A un par de kilómetros de la meta, en una recta, veo a un
fotógrafo que espera a que pasemos a su lado. Ahora sí que corro. El orgullo
siempre da alas y prefiero tener una foto corriendo por el Stelvio que una
caminando. El lugar es inmejorable para la foto, como comprobaré más tarde al
verla, pues el paisaje del fondo es magnífico. ¡Qué suerte hemos tenido con el
tiempo! Me recuerdo ahora corriendo en otro trail
el año pasado bajo un Cervino que no se dejó ver en todo el día, siempre oculto
tras las nubes. Hoy el sol nos acompaña y me permite gozar de esta naturaleza
increíble.
Por fin, giro a la izquierda en la tornante número uno y pronto veo los restaurantes de la cima del
puerto. El público anima a los corredores y decido correr el tramo que me resta
hasta la meta, que no está en la cima del puerto, sino un poco más arriba, tras
unos centenares de metros de pista que nos dan de propina.

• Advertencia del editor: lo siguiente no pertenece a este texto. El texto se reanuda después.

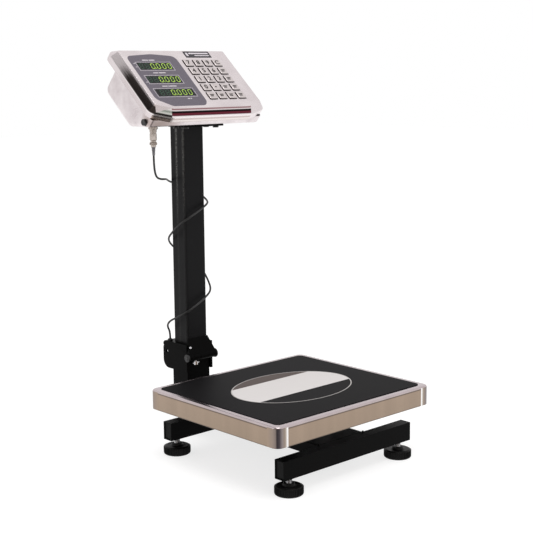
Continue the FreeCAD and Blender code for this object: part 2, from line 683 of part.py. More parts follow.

Y me acerco a la meta, feliz. El cronómetro marca más de
seis horas y media. Lo que había calculado. Un último esfuerzo y cruzo la línea
de llegada con los brazos en alto. Por supuesto, no he ganado. No gano nunca.
Eso es lo de menos. Pero he conquistado el duro recorrido con mi esfuerzo, mi
ambición y mi determinación. Miro a mi alrededor. Es difícil estar en medio de
tanta belleza sintiendo tanta felicidad y satisfacción. En carreras como esta,
siempre me da lástima llegar a la meta y que se acabe la catarata de
sensaciones que he estado viviendo desde antes incluso de empezar a correr,
aunque al mismo tiempo sea un alivio y un descanso para el cuerpo poder parar.
Y abro, por fin, los ojos y me quito el sudor con la toalla.
Nunca cuarenta minutos de carrera en una cinta entre cuatro paredes y en medio
del confinamiento me han proporcionado tanta libertad.